Envisioning the future of education


  • Planning educational models

Implementation

UNESCO's International Commission on Education for the Twenty-first Century was set up to promote an innovative approach to how education will be able to meet the challenges of the future. It is due to report in 1995. Its aims include: education and development; education and science; education and citizenship; education and culture; education and social cohesion; education and work.

Claim

  1. The knowledge society demands a radical change from youth- centred educational systems to a lifelong learning community. Schools are be only one of the several teaching and learning institutions in which students will become their own instructors.
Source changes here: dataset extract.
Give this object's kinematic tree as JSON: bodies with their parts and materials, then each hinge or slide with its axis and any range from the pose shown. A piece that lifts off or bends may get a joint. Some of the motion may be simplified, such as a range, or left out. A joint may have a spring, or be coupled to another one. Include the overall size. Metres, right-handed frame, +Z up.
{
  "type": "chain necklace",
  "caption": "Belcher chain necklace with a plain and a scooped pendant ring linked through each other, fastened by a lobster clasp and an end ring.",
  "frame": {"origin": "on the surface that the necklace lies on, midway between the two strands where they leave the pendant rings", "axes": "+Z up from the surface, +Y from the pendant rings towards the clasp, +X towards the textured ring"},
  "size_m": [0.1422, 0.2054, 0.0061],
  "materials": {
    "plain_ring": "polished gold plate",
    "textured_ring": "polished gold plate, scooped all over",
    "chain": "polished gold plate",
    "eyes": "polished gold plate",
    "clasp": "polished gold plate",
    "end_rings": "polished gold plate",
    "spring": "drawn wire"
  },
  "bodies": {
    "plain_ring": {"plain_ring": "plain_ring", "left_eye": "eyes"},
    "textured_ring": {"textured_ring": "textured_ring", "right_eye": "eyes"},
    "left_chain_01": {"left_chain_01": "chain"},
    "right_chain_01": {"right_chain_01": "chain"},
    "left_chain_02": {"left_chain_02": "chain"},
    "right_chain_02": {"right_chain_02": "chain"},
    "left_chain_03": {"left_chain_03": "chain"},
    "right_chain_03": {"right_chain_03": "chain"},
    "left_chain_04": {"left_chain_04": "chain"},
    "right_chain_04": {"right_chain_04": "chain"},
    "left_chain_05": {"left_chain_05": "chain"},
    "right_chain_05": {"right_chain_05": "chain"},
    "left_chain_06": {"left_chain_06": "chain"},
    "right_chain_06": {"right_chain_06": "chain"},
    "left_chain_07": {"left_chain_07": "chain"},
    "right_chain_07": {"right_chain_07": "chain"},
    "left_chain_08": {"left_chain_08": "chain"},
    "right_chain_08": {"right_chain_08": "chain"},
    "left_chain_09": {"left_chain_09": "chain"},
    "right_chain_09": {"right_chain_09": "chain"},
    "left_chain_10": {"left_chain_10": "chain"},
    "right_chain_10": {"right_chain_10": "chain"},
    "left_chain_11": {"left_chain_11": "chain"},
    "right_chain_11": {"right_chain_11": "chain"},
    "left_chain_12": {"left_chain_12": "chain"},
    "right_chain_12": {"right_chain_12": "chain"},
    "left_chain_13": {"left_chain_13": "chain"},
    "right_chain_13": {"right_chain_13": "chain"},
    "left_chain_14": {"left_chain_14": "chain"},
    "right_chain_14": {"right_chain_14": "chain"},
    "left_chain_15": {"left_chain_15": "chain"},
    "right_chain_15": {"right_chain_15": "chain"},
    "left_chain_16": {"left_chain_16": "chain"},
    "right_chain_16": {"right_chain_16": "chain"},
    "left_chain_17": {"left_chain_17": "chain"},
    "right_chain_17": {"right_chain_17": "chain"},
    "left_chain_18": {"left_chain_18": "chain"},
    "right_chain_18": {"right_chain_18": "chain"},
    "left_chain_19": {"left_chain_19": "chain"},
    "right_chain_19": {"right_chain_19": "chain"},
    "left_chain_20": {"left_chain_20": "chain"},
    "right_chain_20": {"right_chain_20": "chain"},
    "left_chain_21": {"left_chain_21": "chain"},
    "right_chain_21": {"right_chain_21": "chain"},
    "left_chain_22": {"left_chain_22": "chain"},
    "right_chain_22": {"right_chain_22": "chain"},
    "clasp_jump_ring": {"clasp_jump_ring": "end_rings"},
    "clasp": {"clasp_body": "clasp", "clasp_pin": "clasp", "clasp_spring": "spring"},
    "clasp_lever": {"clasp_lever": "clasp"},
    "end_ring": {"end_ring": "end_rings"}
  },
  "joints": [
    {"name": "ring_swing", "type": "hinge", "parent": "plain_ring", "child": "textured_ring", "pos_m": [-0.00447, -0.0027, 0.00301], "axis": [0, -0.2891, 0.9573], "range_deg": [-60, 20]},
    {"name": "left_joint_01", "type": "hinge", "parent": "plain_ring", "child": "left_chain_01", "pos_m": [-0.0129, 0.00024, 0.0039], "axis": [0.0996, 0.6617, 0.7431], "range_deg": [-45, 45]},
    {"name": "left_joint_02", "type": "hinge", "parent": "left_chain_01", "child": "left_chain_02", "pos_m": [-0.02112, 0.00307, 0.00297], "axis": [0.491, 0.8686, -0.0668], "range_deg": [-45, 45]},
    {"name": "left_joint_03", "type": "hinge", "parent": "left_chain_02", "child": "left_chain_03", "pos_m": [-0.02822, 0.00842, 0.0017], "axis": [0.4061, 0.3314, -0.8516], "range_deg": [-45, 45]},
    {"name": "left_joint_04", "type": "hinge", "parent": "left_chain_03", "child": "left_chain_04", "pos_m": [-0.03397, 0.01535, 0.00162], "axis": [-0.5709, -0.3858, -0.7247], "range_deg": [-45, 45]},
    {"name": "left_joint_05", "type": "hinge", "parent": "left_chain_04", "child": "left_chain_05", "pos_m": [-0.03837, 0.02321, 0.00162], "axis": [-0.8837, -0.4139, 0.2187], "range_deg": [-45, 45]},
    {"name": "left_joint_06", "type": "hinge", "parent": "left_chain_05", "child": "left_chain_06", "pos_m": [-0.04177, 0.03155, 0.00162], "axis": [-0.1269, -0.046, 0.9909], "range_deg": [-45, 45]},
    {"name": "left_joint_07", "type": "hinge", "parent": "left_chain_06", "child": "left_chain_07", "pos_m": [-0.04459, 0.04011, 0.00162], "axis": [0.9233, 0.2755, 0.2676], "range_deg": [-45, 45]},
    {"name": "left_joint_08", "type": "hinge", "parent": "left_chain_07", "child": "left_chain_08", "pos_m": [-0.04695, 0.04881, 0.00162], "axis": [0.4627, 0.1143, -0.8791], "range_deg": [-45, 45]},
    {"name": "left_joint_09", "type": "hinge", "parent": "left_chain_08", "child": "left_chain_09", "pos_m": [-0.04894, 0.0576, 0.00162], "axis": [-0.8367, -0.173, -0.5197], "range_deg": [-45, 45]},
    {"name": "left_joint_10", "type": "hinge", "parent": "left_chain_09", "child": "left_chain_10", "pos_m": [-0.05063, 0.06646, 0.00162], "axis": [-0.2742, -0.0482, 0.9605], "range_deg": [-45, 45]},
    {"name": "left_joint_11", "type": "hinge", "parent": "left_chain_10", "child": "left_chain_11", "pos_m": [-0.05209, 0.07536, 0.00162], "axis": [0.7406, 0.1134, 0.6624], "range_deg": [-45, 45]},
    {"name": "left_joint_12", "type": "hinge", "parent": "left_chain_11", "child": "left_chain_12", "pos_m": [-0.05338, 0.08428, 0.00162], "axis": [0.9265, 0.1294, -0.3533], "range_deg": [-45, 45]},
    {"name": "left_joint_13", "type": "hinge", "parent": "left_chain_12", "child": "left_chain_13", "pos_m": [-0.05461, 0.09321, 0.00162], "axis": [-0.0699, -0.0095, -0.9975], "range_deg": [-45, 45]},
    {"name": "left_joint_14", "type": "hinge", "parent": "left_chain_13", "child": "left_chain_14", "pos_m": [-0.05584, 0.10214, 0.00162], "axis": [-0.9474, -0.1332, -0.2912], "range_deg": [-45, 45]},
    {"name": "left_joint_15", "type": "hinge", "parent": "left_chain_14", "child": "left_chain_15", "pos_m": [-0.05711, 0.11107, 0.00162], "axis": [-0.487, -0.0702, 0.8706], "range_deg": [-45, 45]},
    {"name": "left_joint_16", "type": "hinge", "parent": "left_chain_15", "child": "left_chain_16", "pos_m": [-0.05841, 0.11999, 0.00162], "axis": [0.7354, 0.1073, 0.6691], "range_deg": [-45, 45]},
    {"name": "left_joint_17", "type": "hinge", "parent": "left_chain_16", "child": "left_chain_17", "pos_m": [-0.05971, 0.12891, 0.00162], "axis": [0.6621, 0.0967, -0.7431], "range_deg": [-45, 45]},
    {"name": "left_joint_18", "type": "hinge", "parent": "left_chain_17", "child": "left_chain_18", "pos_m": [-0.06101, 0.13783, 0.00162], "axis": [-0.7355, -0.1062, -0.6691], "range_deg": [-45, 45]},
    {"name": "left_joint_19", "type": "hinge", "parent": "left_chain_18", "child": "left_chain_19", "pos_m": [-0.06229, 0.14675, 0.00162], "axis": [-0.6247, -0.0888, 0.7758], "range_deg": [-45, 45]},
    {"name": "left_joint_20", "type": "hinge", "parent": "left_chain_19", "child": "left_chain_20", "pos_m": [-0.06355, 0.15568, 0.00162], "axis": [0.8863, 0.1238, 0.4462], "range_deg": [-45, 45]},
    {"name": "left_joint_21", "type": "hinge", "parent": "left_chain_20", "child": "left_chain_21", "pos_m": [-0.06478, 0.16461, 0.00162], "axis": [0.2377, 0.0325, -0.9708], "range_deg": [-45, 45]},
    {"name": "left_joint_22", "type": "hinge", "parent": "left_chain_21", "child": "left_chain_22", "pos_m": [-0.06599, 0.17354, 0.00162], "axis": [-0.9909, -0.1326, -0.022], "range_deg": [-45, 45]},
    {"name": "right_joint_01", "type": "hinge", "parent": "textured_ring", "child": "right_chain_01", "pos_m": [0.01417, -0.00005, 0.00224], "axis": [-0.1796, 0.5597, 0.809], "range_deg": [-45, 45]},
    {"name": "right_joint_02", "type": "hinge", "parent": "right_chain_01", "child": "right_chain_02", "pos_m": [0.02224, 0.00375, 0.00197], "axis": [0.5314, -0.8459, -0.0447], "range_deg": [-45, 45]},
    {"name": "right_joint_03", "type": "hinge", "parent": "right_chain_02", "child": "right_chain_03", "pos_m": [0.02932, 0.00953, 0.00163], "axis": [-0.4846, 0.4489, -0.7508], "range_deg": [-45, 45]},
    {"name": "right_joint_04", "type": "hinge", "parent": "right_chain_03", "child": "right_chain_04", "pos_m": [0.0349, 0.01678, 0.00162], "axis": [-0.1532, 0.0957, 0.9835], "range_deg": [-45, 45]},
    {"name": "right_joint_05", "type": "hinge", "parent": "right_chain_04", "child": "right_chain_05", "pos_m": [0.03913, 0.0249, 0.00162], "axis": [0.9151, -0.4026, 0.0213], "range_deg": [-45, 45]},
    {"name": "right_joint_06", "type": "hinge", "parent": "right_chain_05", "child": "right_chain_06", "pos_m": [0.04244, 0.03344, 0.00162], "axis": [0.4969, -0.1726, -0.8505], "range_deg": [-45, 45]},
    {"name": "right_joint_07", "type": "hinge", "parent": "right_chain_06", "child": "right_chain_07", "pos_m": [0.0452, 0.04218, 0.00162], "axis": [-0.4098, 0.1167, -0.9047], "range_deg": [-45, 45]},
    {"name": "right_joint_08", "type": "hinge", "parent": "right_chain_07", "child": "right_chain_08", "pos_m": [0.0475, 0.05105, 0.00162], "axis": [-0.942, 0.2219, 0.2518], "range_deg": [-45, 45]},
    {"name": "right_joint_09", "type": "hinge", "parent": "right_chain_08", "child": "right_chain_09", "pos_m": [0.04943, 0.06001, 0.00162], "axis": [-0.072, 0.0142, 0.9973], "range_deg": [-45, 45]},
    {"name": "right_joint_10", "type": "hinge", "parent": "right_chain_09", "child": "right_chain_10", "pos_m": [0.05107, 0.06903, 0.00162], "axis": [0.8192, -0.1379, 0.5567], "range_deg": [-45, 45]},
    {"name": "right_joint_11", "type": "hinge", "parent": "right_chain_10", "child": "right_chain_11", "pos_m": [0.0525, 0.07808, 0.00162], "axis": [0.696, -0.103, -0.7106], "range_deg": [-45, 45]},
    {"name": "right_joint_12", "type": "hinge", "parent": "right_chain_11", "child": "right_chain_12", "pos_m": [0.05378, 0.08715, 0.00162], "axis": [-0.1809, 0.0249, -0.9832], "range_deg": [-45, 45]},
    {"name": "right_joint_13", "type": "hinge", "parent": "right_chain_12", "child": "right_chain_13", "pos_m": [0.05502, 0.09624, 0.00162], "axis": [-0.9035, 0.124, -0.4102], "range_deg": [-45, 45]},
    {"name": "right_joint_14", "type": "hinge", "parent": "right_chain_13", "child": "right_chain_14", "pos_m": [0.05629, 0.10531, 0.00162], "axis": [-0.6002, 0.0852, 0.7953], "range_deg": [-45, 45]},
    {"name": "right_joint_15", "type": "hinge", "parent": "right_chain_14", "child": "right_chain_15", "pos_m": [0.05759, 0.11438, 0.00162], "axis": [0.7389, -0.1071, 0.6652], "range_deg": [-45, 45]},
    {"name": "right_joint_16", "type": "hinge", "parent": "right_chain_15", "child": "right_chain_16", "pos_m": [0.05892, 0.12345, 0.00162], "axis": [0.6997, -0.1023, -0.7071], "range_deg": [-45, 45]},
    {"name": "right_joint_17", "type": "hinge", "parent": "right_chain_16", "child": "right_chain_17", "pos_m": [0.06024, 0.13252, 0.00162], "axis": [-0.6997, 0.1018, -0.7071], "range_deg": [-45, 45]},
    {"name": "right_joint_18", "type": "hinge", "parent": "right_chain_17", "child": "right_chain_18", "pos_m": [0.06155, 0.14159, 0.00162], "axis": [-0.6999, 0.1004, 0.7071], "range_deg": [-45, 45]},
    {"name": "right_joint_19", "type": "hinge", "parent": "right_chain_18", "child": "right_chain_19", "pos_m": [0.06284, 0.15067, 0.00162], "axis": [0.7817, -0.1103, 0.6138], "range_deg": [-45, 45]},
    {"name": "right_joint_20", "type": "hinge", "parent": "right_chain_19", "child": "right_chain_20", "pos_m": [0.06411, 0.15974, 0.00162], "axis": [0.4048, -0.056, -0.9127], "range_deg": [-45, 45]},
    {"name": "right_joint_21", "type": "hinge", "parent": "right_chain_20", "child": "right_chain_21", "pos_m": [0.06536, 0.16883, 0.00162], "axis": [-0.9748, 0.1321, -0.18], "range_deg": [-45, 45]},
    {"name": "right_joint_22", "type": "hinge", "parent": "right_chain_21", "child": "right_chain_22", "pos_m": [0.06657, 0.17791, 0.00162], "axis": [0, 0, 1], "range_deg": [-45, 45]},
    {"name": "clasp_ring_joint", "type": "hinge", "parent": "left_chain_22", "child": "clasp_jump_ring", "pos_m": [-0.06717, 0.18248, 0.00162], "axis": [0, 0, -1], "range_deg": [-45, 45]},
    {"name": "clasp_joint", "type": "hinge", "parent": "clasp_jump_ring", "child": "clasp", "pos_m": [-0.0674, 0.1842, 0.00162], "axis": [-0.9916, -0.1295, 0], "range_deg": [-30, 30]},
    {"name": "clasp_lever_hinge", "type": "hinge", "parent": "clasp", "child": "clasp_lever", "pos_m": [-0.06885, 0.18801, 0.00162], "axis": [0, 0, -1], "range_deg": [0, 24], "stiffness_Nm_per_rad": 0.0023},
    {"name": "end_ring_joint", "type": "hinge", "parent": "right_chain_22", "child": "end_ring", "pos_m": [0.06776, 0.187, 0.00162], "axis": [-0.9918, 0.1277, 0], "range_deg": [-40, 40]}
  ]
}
Museums, libraries, gymnasiums, homes and especially business will work in partnership with reformed and community controlled learning centres to help each individual meet her/his own life goals. The "job" will become a continual learning process as shifts in knowledge require continual shifts in skills, tasks and organizations for a society of change.

     

  2. Education is, finally, a process whereby unity or a sense of synthesis is cultivated. Young people in the future will be taught to think of themselves in relation to the group, to the family unit and to the nation in which their destiny has put them. They will also be taught to think in terms of world relationship and of their nation in relation to other nations. This covers training for citizenship, for parenthood, and for world understanding; it is basically psychological and should convey an understanding of humanity. When this type of training is given, we shall develop men and women who are both civilized and cultured and who will also possess the capacity to move forward (as life unfolds) into that world of meaning which underlies the world of outer phenomena and who will begin to view human happenings in terms of the deeper spiritual and universal values.